Our Cincinnatus: Omnia relinquit servare Republicam
Lucius (Titus) Quinctius Cincinnatus
(b. c.519 BC)
In 458 BCE (according to tradition), Cincinnatus, who had been consul in 460 BCE, was plowing his fields when messengers arrived to tell him he had been named dictator to defend the city against the Aequi and the Volscians. He took up the supreme command, defeated Rome's enemies, freed the beseiged consul Minucius, and returned to his farm, all within 16 days. Further, he refused the honors that came with his military victories. Legend says he was named dictator a second time in 439 BCE, but there is no foundation for this story.
George Washington was sometimes called an American Cincinnatus because he too held his command only until the defeat of the British and, at a time when he could have chosen to exercise great political power, instead returned as soon as he could to cultivating his lands.
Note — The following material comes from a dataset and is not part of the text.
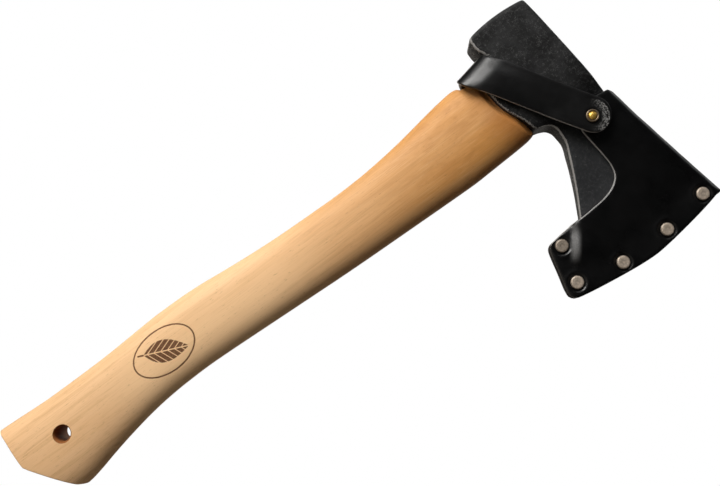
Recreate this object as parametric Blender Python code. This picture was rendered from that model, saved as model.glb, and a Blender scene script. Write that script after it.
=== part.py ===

After the end of the Revolutionary War, a group of former officers in the (now) American army formed The Society of the Cincinnati, taking the name from the Roman general. The city of Cincinnati was named after this organization, and a statue of Cincinnatus stands there today.
[The symbol of the] Order of Cincinnatus [is] in the shape of an eagle with the image of Cincinnatus on its breast. The motto of the Order reads: Omnia relinquit servare Republicam (He gave up everything to preserve the Republic.)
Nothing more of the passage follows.